Thirty-seven percent of American households are pursuing their financial goals
through mutual funds. These investors, as well as businesses and institutions,
have entrusted over $3.5 trillion to the more than 6,000 funds available.*

Federated Investors, through its subsidiaries, distributes mutual funds for a
variety of investment applications. Specific markets include:

Institutional Clients

Federated Investors meets the needs of more than 4,000 institutional clients
nationwide by managing and servicing separate accounts and mutual funds for a
variety of applications, including defined benefit and defined contribution
programs, cash management, and asset/liability management. Institutional clients
include corporations, pension funds, tax-exempt entities,
foundations/endowments, insurance companies, and investment and financial
advisors. The marketing effort to these institutional clients is headed by John
B. Fisher, President, Institutional Sales Division.

Bank Marketing

Other institutional clients include close relationships with more than 1,600
banks and trust organizations.

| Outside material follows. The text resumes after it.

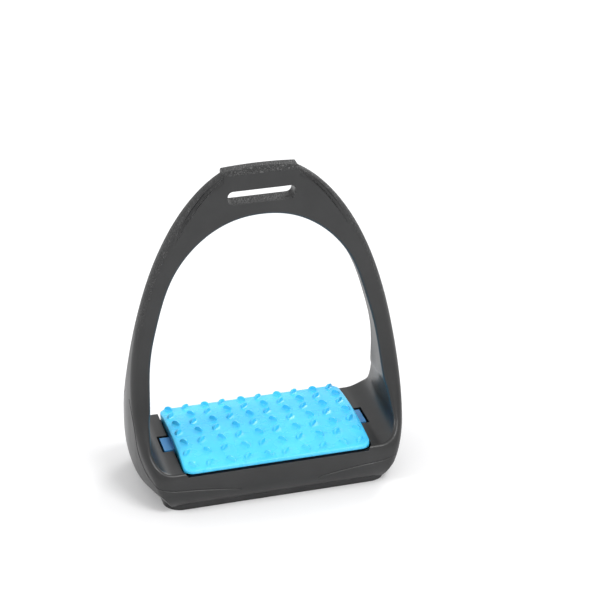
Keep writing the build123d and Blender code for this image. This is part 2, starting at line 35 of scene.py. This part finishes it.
# Soft pad
STUD_COLUMNS = 10
STUD_ROWS = 7
STUD_PITCH_X = 9.7 * MM
STUD_PITCH_Y = 9.4 * MM
STUD_RADIUS = 2.5 * MM
STUD_HEIGHT = 2.3 * MM
STUD_FILLET = 0.16 * MM
STUD_APRON = 0.7 * MM        # the flat ring of mesh round each stud's foot
STUD_MIDDLE = 0.42 * STUD_RADIUS     # from the flat face to the middle of the half disc
STUD_LEAST_HEIGHT = 0.05 * MM
STUD_RINGS = (               # share of the foot's outline, and how far below the dome
    (0.985, STUD_FILLET),
    (0.93, 0.02 * MM),
    (0.72, 0.0),
    (0.4, 0.0),
)
STUD_TURN = math.radians(45)
CELL_SIDE = 8                # mesh edges along one side of a stud's cell
PAD_CROWN = 3.1 * MM         # rise from the front and rear edges to the middle
PAD_CORNER = 5.0 * MM
PAD_CREASE = 0.8 * MM        # from the outline in to the crease round the top
RIM_RINGS = (                # inset from the outline, and drop below the crown
    (0.62 * MM, 0.16 * MM),
    (0.38 * MM, 0.20 * MM),
    (0.13 * MM, 0.34 * MM),
    (0.0, 0.66 * MM),
)
LIP_THICKNESS = 1.2 * MM
LIP_BOTTOM_Z = 21.9 * MM
PAD_SEAT_Z = 22.5 * MM       # top of the blue plate, under the pad
NOTCH_HALF = 6.45 * MM       # half width of the gap in the end skirts for the plate's tabs
NOTCH_MARGIN = 0.1 * MM
NOTCH_TOP_Z = 22.2 * MM
SKIRT_RISE_RATE = 1.6        # how soon the end skirts rise towards the corners

# Camera and paper
CAMERA_PLACE = (-0.2283, -0.9024, 0.5755)
CAMERA_AIM = (0.2359, 0.8580, -0.4562)
CAMERA_ROLL = -0.006
CAMERA_LENS = 126.9
FLOOR_HALF_WIDTH = 6.0


# ---------------------------------------------------------------- meshes


def new_object(name, bm, smooth=True):
    """A mesh object from a bmesh, linked to the scene."""
    mesh = bpy.data.meshes.new(name)
    bmesh.ops.recalc_face_normals(bm, faces=bm.faces)
    bm.to_mesh(mesh)
    bm.free()
    for polygon in mesh.polygons:
        polygon.use_smooth = smooth
    made = bpy.data.objects.new(name, mesh)
    bpy.context.scene.collection.objects.link(made)
    return made


def crown_z(y, half_depth, top):
    """Height of the pad between its studs."""
    return top - PAD_CROWN * (y / half_depth) ** 2


def rounded(x, y, half_x, half_y, radius):
    """Moves a point on a rectangle's outline onto the same rectangle with round corners."""
    dx = abs(x) - (half_x - radius)
    dy = abs(y) - (half_y - radius)
    if dx <= 0 or dy <= 0:
        return x, y
    scale = max(dx, dy) / math.hypot(dx, dy)
    return (
        math.copysign(half_x - radius + dx * scale, x),
        math.copysign(half_y - radius + dy * scale, y),
    )


def rectangle_points(x0, x1, y0, y1, count_x, count_y):
    """Points round a rectangle, anticlockwise from (x0, y0)."""
    points = [(x0 + (x1 - x0) * i / count_x, y0) for i in range(count_x)]
    points += [(x1, y0 + (y1 - y0) * i / count_y) for i in range(count_y)]
    points += [(x1 - (x1 - x0) * i / count_x, y1) for i in range(count_x)]
    points += [(x0, y1 - (y1 - y0) * i / count_y) for i in range(count_y)]
    return points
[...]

Virtually all of the trust divisions of the top
100 bank holding companies use Federated funds in their clients' portfolios. The
marketing effort to trust clients is headed by Timothy C. Pillion, Senior Vice
President, Bank Marketing & Sales.

Broker/Dealers and Bank Broker/Dealer Subsidiaries

Federated funds are available to consumers through major brokerage firms
nationwide--we have over 2,200 broker/dealer and bank broker/dealer
relationships across the country--supported by more wholesalers than any other
mutual fund distributor. Federated's services to financial professionals and
institutions has earned it high ratings in several surveys performed by DALBAR,
Inc. DALBAR is recognized as the industry benchmark for service quality
measurement. The marketing effort to these firms is headed by James F. Getz,
President, Federated Securities Corp.